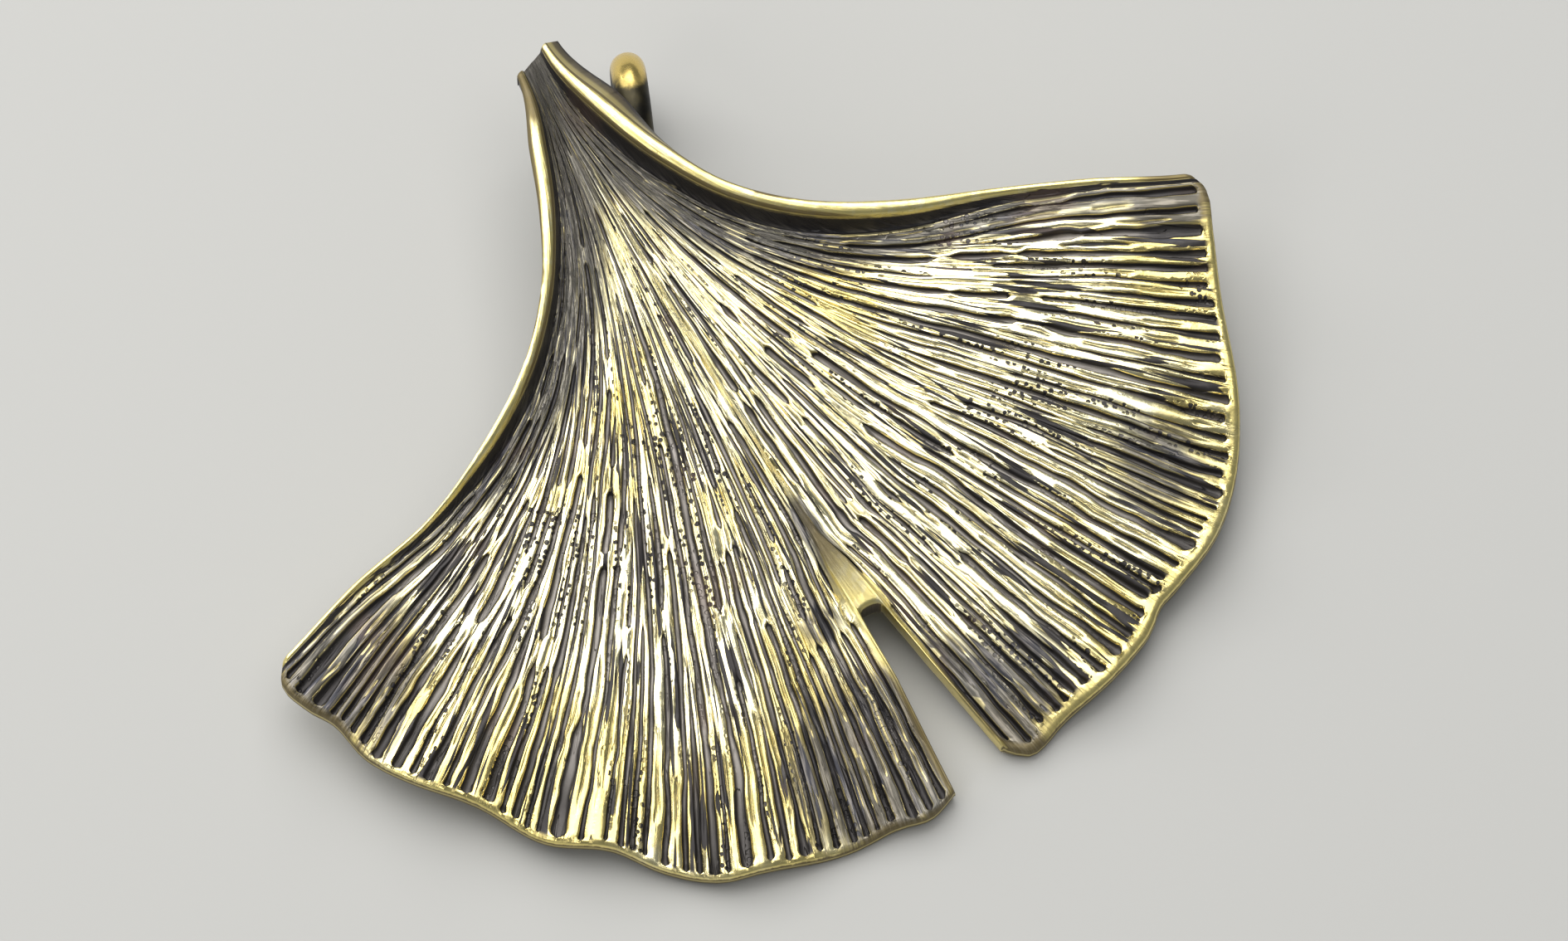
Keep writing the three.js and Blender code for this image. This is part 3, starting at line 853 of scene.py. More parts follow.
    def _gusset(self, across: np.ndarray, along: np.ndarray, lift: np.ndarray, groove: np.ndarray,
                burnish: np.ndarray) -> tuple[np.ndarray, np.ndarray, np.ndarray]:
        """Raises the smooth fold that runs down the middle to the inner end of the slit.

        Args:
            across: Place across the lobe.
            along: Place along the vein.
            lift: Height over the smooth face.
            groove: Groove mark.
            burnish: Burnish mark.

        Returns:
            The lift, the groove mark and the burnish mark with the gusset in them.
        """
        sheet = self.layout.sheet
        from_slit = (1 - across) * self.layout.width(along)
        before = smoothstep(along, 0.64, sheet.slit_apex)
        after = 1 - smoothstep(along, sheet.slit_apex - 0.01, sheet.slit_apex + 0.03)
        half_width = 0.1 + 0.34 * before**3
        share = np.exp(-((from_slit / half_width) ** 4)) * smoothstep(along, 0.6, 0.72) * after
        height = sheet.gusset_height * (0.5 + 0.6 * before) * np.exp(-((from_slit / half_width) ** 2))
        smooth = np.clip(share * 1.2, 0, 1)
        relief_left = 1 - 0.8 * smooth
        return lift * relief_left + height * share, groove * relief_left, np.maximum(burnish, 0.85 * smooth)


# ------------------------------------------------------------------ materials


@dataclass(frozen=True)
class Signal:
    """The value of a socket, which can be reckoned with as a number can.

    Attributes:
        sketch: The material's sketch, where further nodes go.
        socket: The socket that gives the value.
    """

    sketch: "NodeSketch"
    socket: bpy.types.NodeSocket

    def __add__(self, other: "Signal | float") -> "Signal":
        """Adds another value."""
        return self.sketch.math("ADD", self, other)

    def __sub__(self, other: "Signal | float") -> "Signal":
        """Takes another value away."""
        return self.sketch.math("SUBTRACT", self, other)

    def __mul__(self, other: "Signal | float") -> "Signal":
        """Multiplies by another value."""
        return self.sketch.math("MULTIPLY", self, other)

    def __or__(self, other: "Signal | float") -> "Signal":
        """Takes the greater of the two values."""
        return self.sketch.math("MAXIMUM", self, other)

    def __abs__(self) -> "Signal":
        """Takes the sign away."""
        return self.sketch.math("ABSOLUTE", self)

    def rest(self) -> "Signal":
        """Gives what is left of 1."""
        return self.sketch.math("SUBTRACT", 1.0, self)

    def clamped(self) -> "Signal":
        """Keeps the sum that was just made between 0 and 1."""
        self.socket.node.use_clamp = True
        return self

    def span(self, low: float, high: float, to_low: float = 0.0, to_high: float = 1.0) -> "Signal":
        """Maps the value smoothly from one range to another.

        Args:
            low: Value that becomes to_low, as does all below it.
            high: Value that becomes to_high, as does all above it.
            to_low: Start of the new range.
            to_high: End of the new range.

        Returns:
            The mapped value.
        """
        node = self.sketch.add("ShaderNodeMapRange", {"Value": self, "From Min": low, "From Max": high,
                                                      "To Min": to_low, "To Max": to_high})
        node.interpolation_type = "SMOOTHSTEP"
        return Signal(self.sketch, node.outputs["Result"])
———
Challenge –
Copy exactly the lines that run from the first line of the data to the line containing "burnish: Burnish mark.", please, with both ends included and nothing else.

Reply –
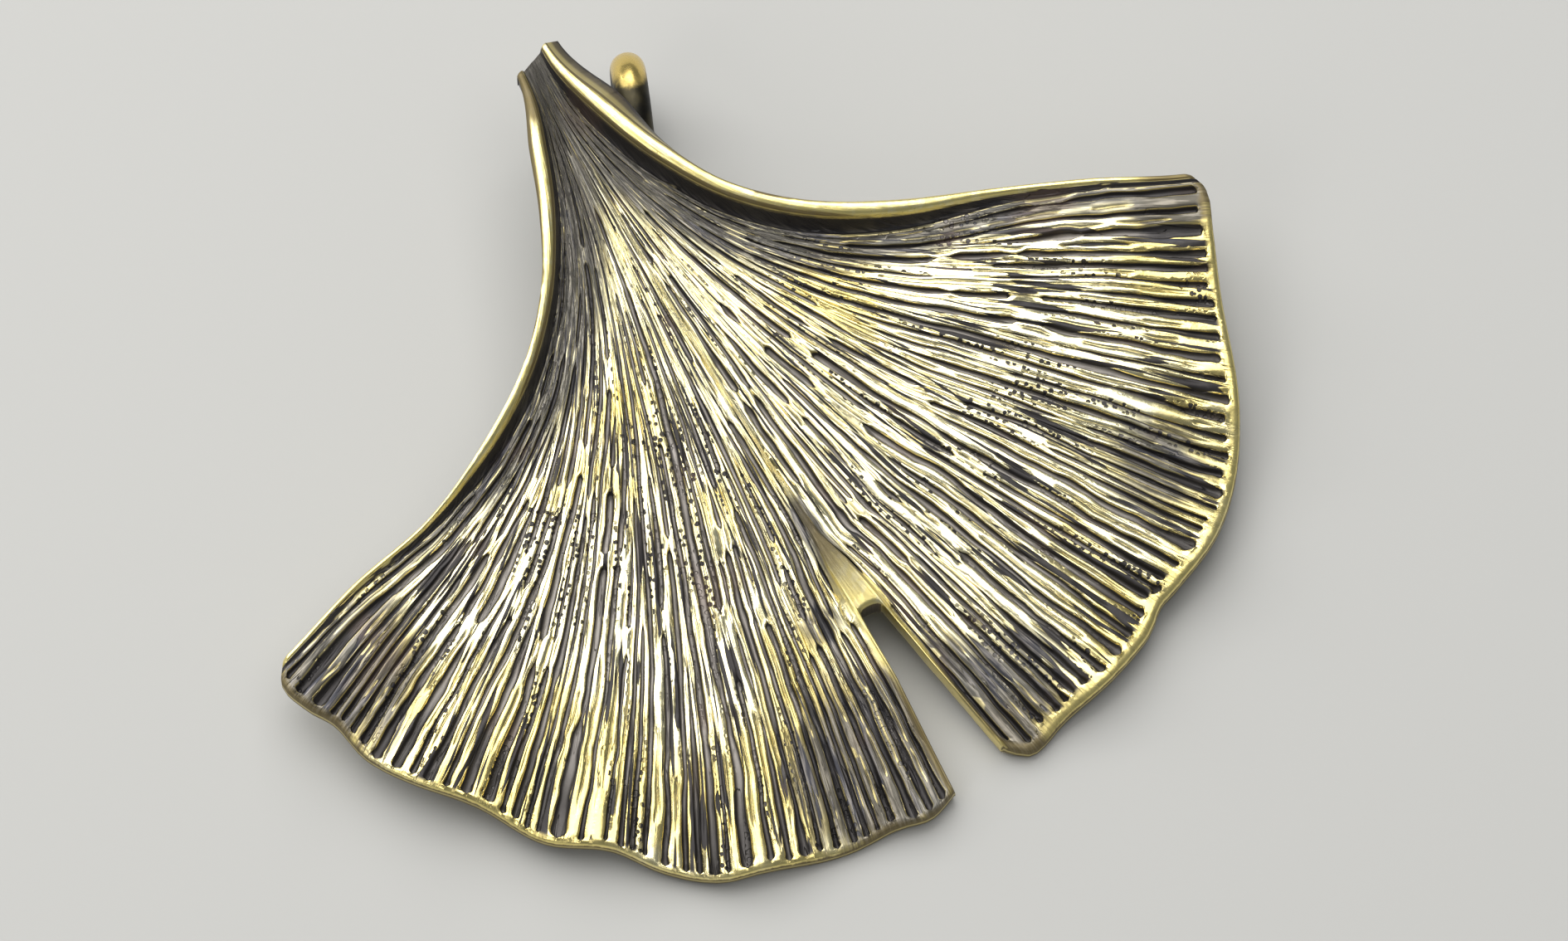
Keep writing the three.js and Blender code for this image. This is part 3, starting at line 853 of scene.py. More parts follow.
    def _gusset(self, across: np.ndarray, along: np.ndarray, lift: np.ndarray, groove: np.ndarray,
                burnish: np.ndarray) -> tuple[np.ndarray, np.ndarray, np.ndarray]:
        """Raises the smooth fold that runs down the middle to the inner end of the slit.

        Args:
            across: Place across the lobe.
            along: Place along the vein.
            lift: Height over the smooth face.
            groove: Groove mark.
            burnish: Burnish mark.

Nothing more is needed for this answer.